There really were only three kinds of houses out here at this time, the mid-1980s. There were the humble ranch houses or small, traditional capes in which lived the working-class plumber, electrician, or yard man. There were the middle class abodes that seemed regular to me (whether an angular 1960s-era modernist house in Northwest Woods or an old saltbox). And then there were the actual mansions south of the highway. This was before the dawn of the McMansion, long before Farrell Builders normalized the metastasized mega-McMansion in which lonely inhabitants have to call one another on the cellphone if they want to say something, their ring tones echoing in the vast, white halls of sheetrock, pinging off the stainless-steel appliances and the automated pet-food dispenser.

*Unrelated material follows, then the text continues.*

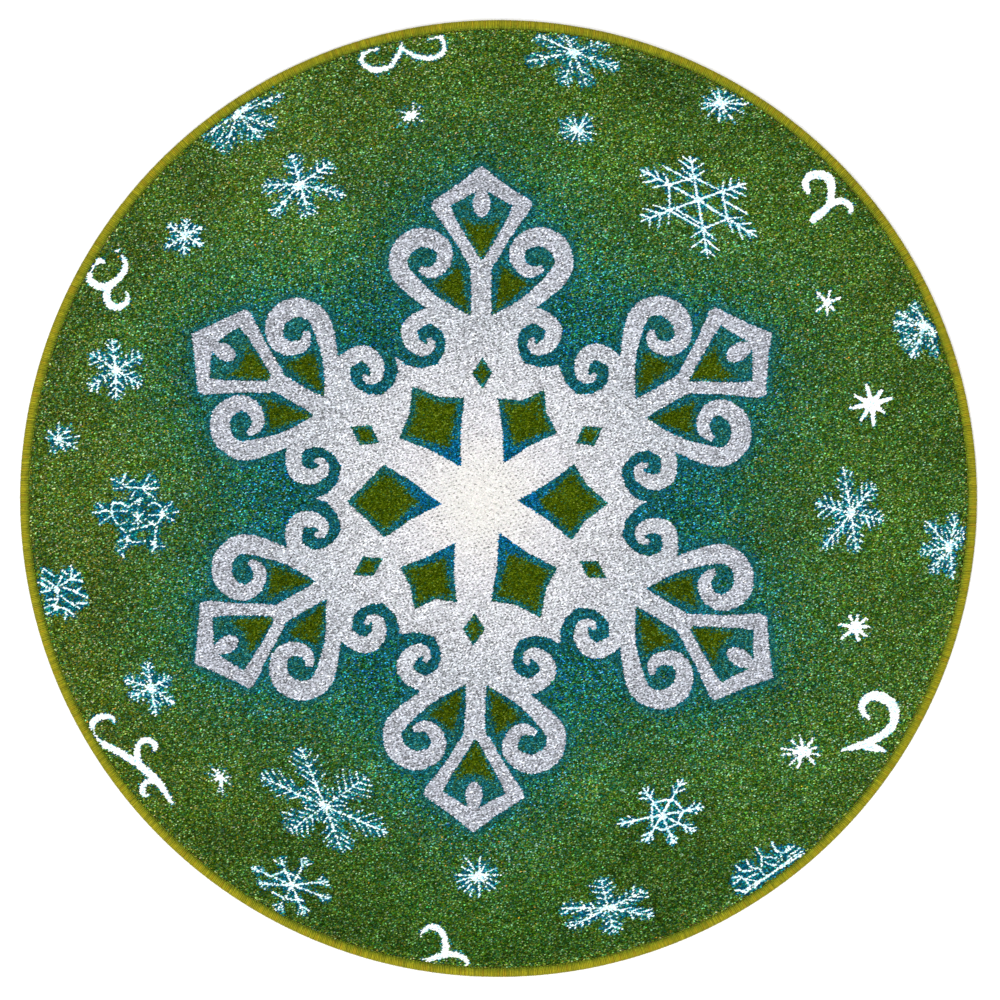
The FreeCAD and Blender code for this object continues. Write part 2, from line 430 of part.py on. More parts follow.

Well, of course, our satisfaction with our station in life, like our perception of how much we have — is it big? — shrinks or expands according to experience, expectation, but also expediency. 

I once chanced to read a letter my grandmother Jeannette Edwards Rattray left for her three children to read on the occasion of her death (which came in 1973), explaining her decisions about inheritance. She left the Edwards Lane house to my father, not to his sister or brother, and her justification for this preference made me chuckle, in turn, because she downplayed the gift quite shamelessly by describing the house — with obvious exaggeration, or should I say minimization? — as "little more than a small country cottage," as if it were the wee, unplumbed two-room accommodation for a Scottish shepherd.

I haven't seen Askandar Samad since around 1987. I believe he was studying to become a solicitor. I wonder if he married his model girlfriend (who probably was as interesting as he was, and I missed it). Once, maybe five years after the Thanksgiving episode, I thought I saw him on St. Mark's Place, half a block ahead of me, waiting to cross Third Avenue in the direction of Tony Rosenthal's "Cube" sculpture in Astor Place. I ran up and stopped him before the "Don't Walk" sign changed to "Walk," but when he turned to face me, it was another man with shoulder-length black hair.